The long-legged myotis (Myotis volans) is a species of vesper bat that can be found in western Canada, Mexico, and the western United States.

== Description ==
Myotis volans is a species of bat found in Order Chiroptera, Family Vespertillionidae. They are closely related to Myotis lucifugus (little brown bat) and Myotis thysanodes (fringe-tailed bat). Three sub-species have been identified.

They are the second largest myotis species found in the western United States. They have a wingspan of 10-12 inches and an average body mass of 7.5 grams. Myotis volans is also known as the long-legged myotis due to their longer tibia length compared to other myotis species. Their pelage is light brown to chocolate brown or reddish brown and they have short, rounded ears. When their ears are pushed toward their nose, the tips of their ears just reach their nostrils. Their most distinguishing characteristic is that they have fur on the underside of the wings that extends from their body to their elbows and knees. They have a keel on their calcar. This species does show sexual dimorphism such that females tend to be slightly bigger than males.

== Ecology ==

=== Range and Habitat ===
The range of Myotis volans spans from Alaska in the north, through the western United States, and into Mexico. They have been recorded as far east as North and South Dakota, Nebraska and western Texas. Their range extends southward to Mexico City.

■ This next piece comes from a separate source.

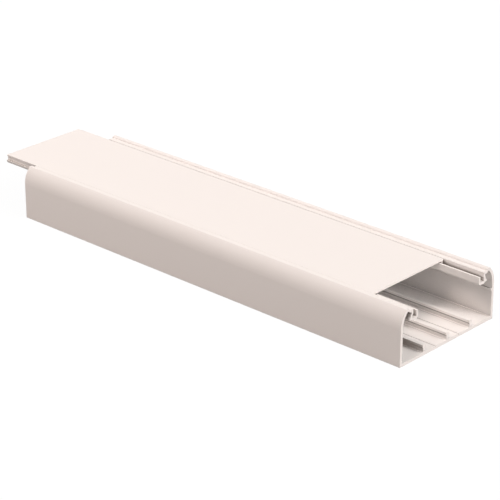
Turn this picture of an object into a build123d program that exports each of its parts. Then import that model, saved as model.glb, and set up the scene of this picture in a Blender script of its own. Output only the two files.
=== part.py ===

They live in various habitats which include: ponderosa pine woodlands, coniferous forests, pinyon-juniper woodlands, oak woodlands, mountain meadows and riparian zones. They have been captured in desert habitats as well. In mountainous areas, they prefer mid-slope elevations where there is an abundance of food.

=== Diet ===
Myotis volans are insectivorous and their diet consists mainly of moths. They will eat other insects such as flies and lacewings or some smaller sized beetles. They will leave their day roosts to forage just before sunset and peak foraging takes place in the first four hours after emergence. They have been known to forage all hours of the night.

== Behavior ==

=== Roosting ===
These bats prefer to roost under the bark of trees, but will also use crevices in rocks, caves, or buildings. They will migrate elevation-wise by moving to higher elevations in mountainous areas during the summer. They use caves and mines for hibernation.

=== Mating and reproduction ===
Mating takes place in late summer to early fall. Females will delay fertilization by holding the sperm in their reproductive tract until spring. The young are born between June and August. Each female will bear only one pup per litter. The females will form large nursery colonies that can number up to hundreds of individuals. Females will leave their pups with the colony while they feed and return to the colony multiple times during the night to nurse their young.

== Physiology ==
The long-legged myotis has been known to remain active in temperatures down to 15 °C. Since these bats hibernate during the winter months, they use torpor. The bat's feet are specialized to allow the bats to hang upside down without expending energy. The feet do this by locking the toes in place with the help of scaly tendons when the bat is hanging. They also have cavities in their head that pool blood away from their brains while they hang upside down.